Trivial matters.

 

 

Since writing has become the majority and priority of my daily life in terms of “a job”, my interest of writing something belongs to me is receding everyday.

It’s bad. Also good.

I bought a recorder, a years-awaited desire, before the inclusive interview yesterday. It’s actually a birthday present from someone close to me, though the process of getting it is in no way romantic. But like you said, let’s just be practical for now.

I was expecting the recorder can to some extent fix the blank of the forgone writing, though I know it won’t. I got no idea what I will talk about if I was talking to no one, not even myself, but a digital device. And as my concerns kept emerging, I realized something funny.

Maybe, I say maybe — Whilst I’m bothering with all these different manners to record what seems matter, I am just trying to numb myself and bury a fact, that nothing matters enough to be recorded.

But even to me it sounds too relentless. So screw it.

We’re all trivial living creatures and we’ve been happy with that for ages.

 

 

自从”写字”以工作的方式侵略式地主导了我的日常生活,对于写点什么这件事,我的兴趣已逐日递减.

这或许很糟糕,却也未尝不是一件好事.

赶在昨天的专访前买了一支录音笔.我已经记不得自己是从什么年纪开始幻想拥有一支录音笔了,但对于可有可无之 物的欲念,总是一耽搁就许多年.而这只录音笔,实际上也是一份来自对我很重要的人的生日礼物.虽然到手的过程毫无礼物的情趣可言,但就像你说的,混社会, 还是实用点比较好.

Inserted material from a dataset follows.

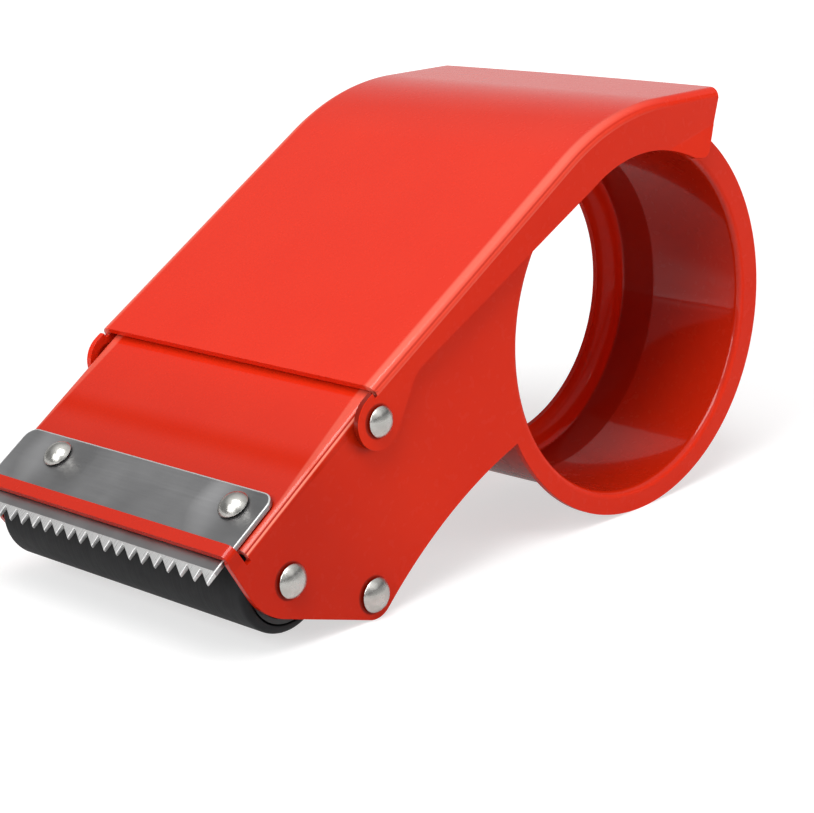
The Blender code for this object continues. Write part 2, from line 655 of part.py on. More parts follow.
TO_NEAR = (math.radians(90.0), 0, 0)
for side, turn in (("near", TO_NEAR), ("far", ALONG_Y)):
    turned("hinge_rivet_" + side,
           rivet_profile(HINGE_HEAD_R, HINGE_HEAD_H, HINGE_PIN_R, COVER_HALF + FIT,
                         INNER_Y - FIT), PIN_STEPS, BRIGHT, hinge_centre, turn=turn)
turned("roller_axle", double_profile(AXLE_HEAD_R, AXLE_HEAD_H, AXLE_PIN_R, PLATE_Y + FIT),
       PIN_STEPS, BRIGHT, axle_centre, turn=TO_NEAR)
turned("rear_rod", double_profile(ROD_HEAD_R, AXLE_HEAD_H, ROD_PIN_R, PLATE_Y + FIT),
       PIN_STEPS, BRIGHT, rod_centre, turn=TO_NEAR)
for side, y in zip(("near", "far"), BLADE_RIVET_YS):
    base = web_point(BLADE_RIVET_S)
    turned("blade_rivet_" + side,
           rivet_profile(BLADE_HEAD_R, BLADE_HEAD_H, BLADE_RIVET_R, BLADE_RAISE + FIT,
                         -SHEET - FIT), PIN_STEPS, BRIGHT, base, y=y, turn=WEB_FRAME)


def tube_profile(r_in, r_out, half, edge=0.0):
    """Closed tube section, its outer corners cut back by the edge."""
    if edge:
        return [(r_out - edge, half), (r_out, half - edge), (r_out, edge - half),
                (r_out - edge, -half), (r_in, -half), (r_in, half)]
    return [(r_out, half), (r_out, -half), (r_in, -half), (r_in, half)]


turned("rear_spacer", tube_profile(ROD_PIN_R + RUN, SPACER_R, INNER_Y - FIT), PIN_STEPS,
       PLAIN_STEEL, rod_centre, closed=True)

# front roller: spoked plastic core in a soft tyre, with a bush in each end
core_r = ROLLER_R - TYRE_WALL - FIT
rim_in = core_r - CORE_RIM
windows = []
for k in range(SPOKES):
    mid = math.tau * (k + 1 / 2) / SPOKES
    wide = math.pi / SPOKES - math.asin(CORE_SPOKE / 2 / rim_in)
    slim = math.pi / SPOKES - math.asin(CORE_SPOKE / 2 / CORE_HUB_R)
    windows.append(arc((0, 0), rim_in, mid - wide, mid + wide, BEND_STEPS)
                   + arc((0, 0), CORE_HUB_R, mid + slim, mid - slim, 2))
core_loops = [circle((0, 0), core_r, 2 * PIN_STEPS),
              circle((0, 0), CORE_BORE_R, PIN_STEPS)] + windows
add("roller_core", outline_curve("roller_core", core_loops, ROLLER_LENGTH), *PLASTIC,
    at=(AXLE_X, 0, AXLE_Z), turn=UPRIGHT)
turned("roller_tyre",
       tube_profile(ROLLER_R - TYRE_WALL, ROLLER_R, ROLLER_LENGTH / 2, ROLLER_EDGE),
       2 * PIN_STEPS, RUBBER, axle_centre, closed=True)
bush_y = (ROLLER_LENGTH - BUSH_LENGTH) / 2
for side, sign in (("near", -1), ("far", 1)):
    turned("roller_bush_" + side,
           tube_profile(BUSH_IN_R, BUSH_IN_R + BUSH_WALL, BUSH_LENGTH / 2), PIN_STEPS,
           PLASTIC, axle_centre, y=sign * bush_y, closed=True)
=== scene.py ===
"""Looks, light and camera for the hand-held packing tape dispenser. Lengths are in metres.

Pieces are drawn in the part's own plane, as in its source: x runs to the rear along the cover's
straight top, z stands square to it, y = 0 is the middle and x = z = 0 lies near the drum's axis.
The matrix REST puts that plane in the rest pose.
"""
import math

import bmesh
import bpy
from mathutils import Matrix, Vector


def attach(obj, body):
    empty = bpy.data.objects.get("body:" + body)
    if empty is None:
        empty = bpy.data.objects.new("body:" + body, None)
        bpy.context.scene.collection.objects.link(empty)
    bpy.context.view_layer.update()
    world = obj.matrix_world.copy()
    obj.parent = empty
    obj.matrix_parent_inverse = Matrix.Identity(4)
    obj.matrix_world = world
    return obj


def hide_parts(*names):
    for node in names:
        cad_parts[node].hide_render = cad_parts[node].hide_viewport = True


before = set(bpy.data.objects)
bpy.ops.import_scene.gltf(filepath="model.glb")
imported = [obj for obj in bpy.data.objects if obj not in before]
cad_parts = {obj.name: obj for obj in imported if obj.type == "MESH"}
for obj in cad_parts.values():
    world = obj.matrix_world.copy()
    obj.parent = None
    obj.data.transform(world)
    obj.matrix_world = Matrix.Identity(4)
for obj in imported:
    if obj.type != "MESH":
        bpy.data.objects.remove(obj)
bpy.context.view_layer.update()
scene = bpy.context.scene
scene.view_settings.view_transform = "Standard"

# rest pose of the design plane
REST_TURN = math.radians(30.13686)
REST_X = 0.034814
REST_Z = 0.039590
REST = Matrix.Translation((REST_X, 0, REST_Z)) @ Matrix.Rotation(-REST_TURN, 4, "Y")

# sheet metal
SHEET = 0.0012
FIT = 0.0003
WELD = 0.000003
FLAT = math.radians(0.5)
FACING = 0.9997            # how squarely a face's normal has to point one way
SHEET_EDGE = 0.00032       # rounding of painted sheet edges
PIN_EDGE = 0.00015         # and of rivets, pins and the roller
TUBE_EDGE = 0.00010

# cover
COVER_HALF = 0.03775
COVER_TOP_Z = 0.0394
COVER_FRONT_X = -0.0612
COVER_BEND_R = 0.0020      # the solids have 3.0 mm; the photograph's highlight is this tight
ARCH_START_X = 0.0002
ARCH_R = 0.0540
ARCH_TURN = math.radians(31.2)
TAIL_LENGTH = 0.0172
TAIL_BOW = 0.0011
EAR_R = 0.0052
BAND_FRONT = Vector((-0.0454, 0.0338))
BAND_REAR = Vector((0.0026, 0.0304))
EAR_END_X = -0.0519
EAR_FILLET = 0.0060
CUTOUT_R = 0.0318
CUTOUT_STOP = math.radians(33.2)
LOBE_TIP = Vector((0.0322, 0.0136))
LOBE_TIP_R = 0.0022
LOBE_BACK = Vector((0.0376, 0.0173))
LOBE_BACK_R = 0.0060
CREASE_FRONT = Vector((0.0211, 0.0230))
CREASE_REAR = Vector((0.0388, 0.0175))
CREASE_ANGLE = math.radians(9.0)

# frame
PLATE_Y = 0.03575
PLATE_TOP_Z = 0.0375
WEB_KINK_X = -0.0600
WEB_REAR_X = -0.0500
WEB_Z = 0.0374
WEB_SLOPE = math.radians(2.9)
WEB_LENGTH = 0.0377
FRAME_BEND_R = 0.0015
LIP_GAP = 0.0011
LIP_WIDTH = 0.0025
LIP_RAISE = 0.0028
RELIEF = 0.0007
BELLY_RISE = 0.0023
BELLY_START = math.radians(-75.0)
BELLY_END = math.radians(175.0)
NOSE_LEAD = 0.0002
NOSE_R = 0.0130
CHIN_ANGLE = math.radians(131.5)
HEEL_R = 0.0046
CHEEK_WAIST = Vector((-0.0640, 0.0200))
CHEEK_FILLET = 0.0140

# ring and drum
BORE_R = 0.0340
RING_R = 0.0393
RING_CENTRE = Vector((0.0008, -0.0008))
DRUM_CENTRE = Vector((0.0002, -0.0012))
COLLAR_R = 0.0015
DRUM_DEPTH = 0.0358
DRUM_LIP_R = 0.0042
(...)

我曾经期待录音笔可以填补来不及写下或无法写下的那部分空白,尽管这显然不切实际.我甚至根本无法想象自己对着一只录音笔会说些什么,当我知道自己并不是在说给包括自己的任何人听.而在这层出不穷的顾虑之中,我发现一件有意思的事.

会不会,我只是说假如,我费尽力气地用各种途径去尝试记录下一切看起来重要的片段,仅仅是为了麻痹自己去遗忘一个事实:其实没有任何一种生活了不起得需要被记下.

悲观如我,这个猜想也的确是在太冷酷了.

我决定不要再去想它,而专心地记录各种无谓的细节.

毕竟,在某一个足够强大的目光下,我们必定都只是微不足道的生物,况且这微不足道的情景也已经延续了天知道有多久.